Mais, en vérité, je crois que l’affirmation de ces critères est le reflet d’une démarche politique soigneusement réfléchie et qui s’inscrit dans la droite ligne de l’action de la Commission européenne actuelle. Il s’agit de forcer les États à orienter leurs finances publiques vers l’abandon graduel d’une solidarité sociale. Le cas des pensions belges est très révélateur. Ce système, d’origine bismarckienne, est fondé sur une solidarité intergénérationnelle, certes coûteuse, mais garante de la cohésion sociale. À cette réalité, les instances européennes préfèrent la migration vers un système d’individualisation de la couverture sociale.
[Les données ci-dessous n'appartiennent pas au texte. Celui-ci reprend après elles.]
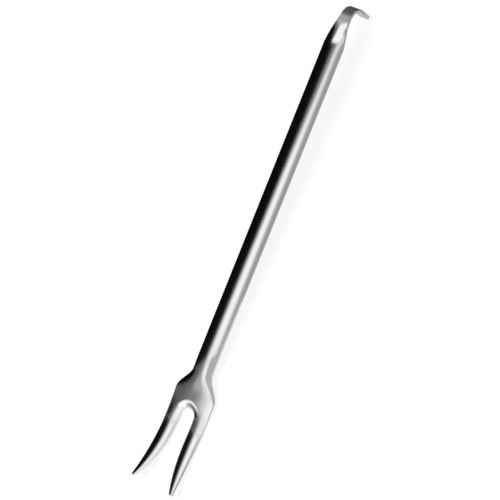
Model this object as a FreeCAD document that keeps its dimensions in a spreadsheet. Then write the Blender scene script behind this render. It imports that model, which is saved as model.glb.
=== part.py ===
import FreeCAD, Part
import Sketcher
import math
import os

# A two-tine meat and roasting fork of polished stainless steel, 380 mm long, with a channel
# handle and a hanging hook. Lengths are in millimetres.
#
# The fork is drawn along X, with the tine tips at X = 0 and the hook's bend at X = overall_length.
# Y runs across it and Z is up: the rounded front of the handle faces up. Heights are measured from
# the flat back of the head. At the end the whole fork is tipped so that it lies on a table, on
# the end of its hook and the back of its head.

SIZES = {
    # the whole fork
    "overall_length": 380.0,
    "sheet_gauge": 2.5,
    "edge_round": 0.6,
    # handle: an arched channel, open at the back
    "handle_width": 18.4,
    "handle_arch": 3.4,
    "crank": 2.7,
    "handle_end_from_bend": 42.0,
    # head: neck, shoulders and the yoke between the tines, as distances from the tips
    "neck_at": 92.0,
    "handle_start_at": 104.0,
    "shoulder_at": 73.0,
    "crank_end_at": 53.0,
    "tine_root_at": 50.0,
    "shoulder_width": 38.0,
    "yoke_width": 37.4,
    "shoulder_arch": 2.0,
    "gap_width": 13.0,
    "crotch_at": 62.0,
    # tines
    "tip_spread": 38.8,
    "tip_rise": 9.3,
    "tip_width": 2.6,
    "tip_thickness": 1.5,
    "tine_arch": 1.5,
    # hook
    "strip_width": 9.9,
    "strip_rise": 0.15,
    "strip_flat_from_bend": 12.0,
    "strip_taper_from_bend": 30.0,
    "bend_inner_radius": 4.5,
    "tongue_droop_angle": 8.5,
    "hook_depth": 24.6,
    "tongue_corner": 3.2,
}

# Shapes of the lofts, as pure numbers.
HEAD_STEPS = 15
STRIP_STEPS = 9
TINE_STEPS = 8
TINE_TAPER_POWER = 2.3
TINE_SPREAD_POWER = 2.5
TINE_RISE_POWER = 1.6
TINE_ARCH_SHARE = 0.3
HOLLOW_SHARE_OF_TINE = 0.4
TOLERANCE = 0.01
LEVELLING_PASSES = 6


class Size:
    """A length that carries both its value and the sheet expression that gives it."""

    def __init__(self, text, value):
        self.text = text
        self.value = value

    def __add__(self, other):
        return Size(f"({self.text} + {other.text})", self.value + other.value)

    def __sub__(self, other):
        return Size(f"({self.text} - {other.text})", self.value - other.value)

    def __mul__(self, share):
        return Size(f"({self.text} * {share:.6f})", self.value * share)


def size(name):
    """The size of that name on the sheet."""
    return Size(f"Sizes.{name}", SIZES[name])


def mix(first, last, share):
    """The size that lies a share of the way from the first to the last."""
    return first + (last - first) * share


def smooth(share):
    """A share that leaves 0 and reaches 1 without a kink."""
    share = min(max(share, 0.0), 1.0)
    return share * share * (3.0 - 2.0 * share)


def share_along(at, first, last):
    """How far a place has come from one place to another, from 0 to 1."""
    share = (at.value - first.value) / (last.value - first.value)
    return min(max(share, 0.0), 1.0)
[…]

Ceci étant, il est vrai que nos économies sont dans un piège : le piège de la dette.Ce problème ne fait pas la une des congrès politiques — et c’est d’ailleurs un problème continental, voire mondial — mais il est important. Nos sociétés sont trop endettées, que ce soit à travers l’endettement public ou privé. Cette situation suscite de la croissance. Mais un excès d’endettement public nuit à cette dernière puisque les pouvoirs publics ne sont pas en situation de pouvoir faire face à des chocs conjoncturels ou parce que les intérêts des dettes sont trop importants par rapport aux capacités fiscales d’un État.
Le problème est que les dettes publiques sont mécaniquement vouées à augmenter dans le contexte structurel du vieillissement de la population, qui combine deux effets défavorables : une moindre croissance et des dépenses sociales plus élevées. De surcroît, les investissements publics, délaissés, voire même contrariés par les contraintes associées à l’euro, vont devoir être redéployés par l’endettement public dans des domaines clés (énergie, remédiation environnementale, infrastructures de divers ordres, etc.).
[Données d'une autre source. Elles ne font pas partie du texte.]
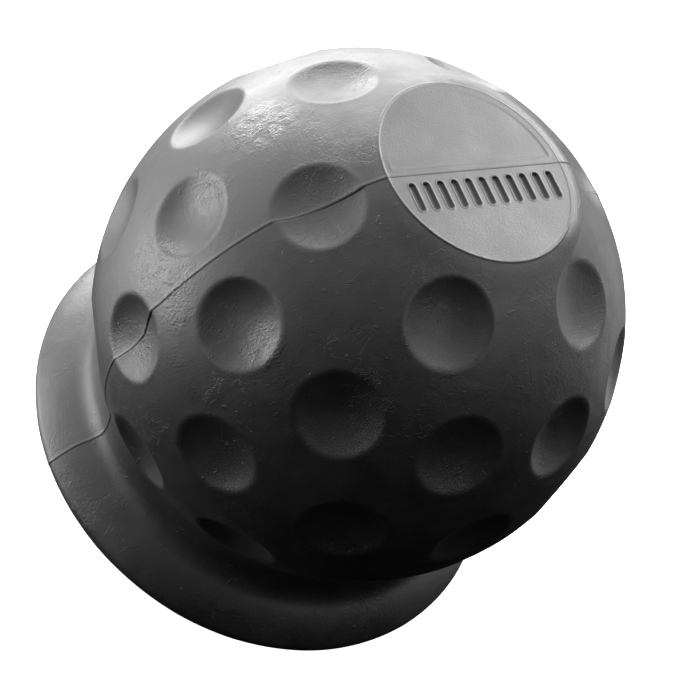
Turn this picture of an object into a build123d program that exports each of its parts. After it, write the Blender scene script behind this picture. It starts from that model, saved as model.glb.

Donc une variable va devoir dévisser : les États ne respecteront pas les critères de Maastricht et seront confrontés à un endettement croissant en déni des critères de Maastricht, ou la BCE sera obligée de refinancer les États par une création monétaire de nature inflationniste, alors qu’elle a augmenté ses taux d’intérêt pour contrer cette même inflation. Le risque, c’est donc que les instances européennes soient discréditées au motif que leur arithmétique est incohérente avec les réalités sociopolitiques, ou pire, de voir les citoyens rejeter l’Europe et d’attribuer à tort à ces instances la source de tous les maux sociétaux.
Mais alors, comment trancher ce nœud gordien, sachant que les États-Unis sous une présidence de Trump (mais peut-être même sans cette présidence) vont certainement combattre leur endettement croissant par une politique de taux d’intérêt bas alimentés par une création monétaire de la Federal Reserve.
Par l’inflation et des taux d’intérêt bas. Soit exactement le scénario que la BCE voulait éviter. Mais qui est connu dans l’histoire sous forme de « répression financière ». Cela signifie que l’épargnant bancaire qui a dû, au cours des trois dernières années, perdre 25 % du pouvoir d’achat de ses économies va continuer à être « réprimé ». Cela pose des questions sociales et éthiques évidentes. Dont on ne parle malheureusement pas…
Tout ceci ne signifie pas qu’il faille s’abandonner au laxisme budgétaire. Au contraire ! Mais il y a une autre façon d’aborder les choses, c’est de réformer en profondeur les systèmes fiscaux et sociaux dans le sens d’une participation plus juste de tous les citoyens aux biens publics et aux dépenses sociales selon leurs moyens. Ce chantier, qui ferait l’honneur de tout gouvernement belge, devrait être son principal objectif. À mon estime, l’erreur européenne serait donc de renouer avec une vision austère et protestante des finances publiques qui, entre 2009 et 2012, a failli anéantir toute la zone euro. Durant ces années, l’euro s’était trop apprécié, contribuant à la récession qui avait accompagné la crise des subprimes et la crise des dettes souveraines. L’Europe fait désormais face à des défis budgétaires d’une envergure inouïe, dont son réarmement et sa remédiation climatique. Une contraction budgétaire serait donc de nature à l’affaiblir et à alimenter un risque de récession dont la désindustrialisation est un des symptômes.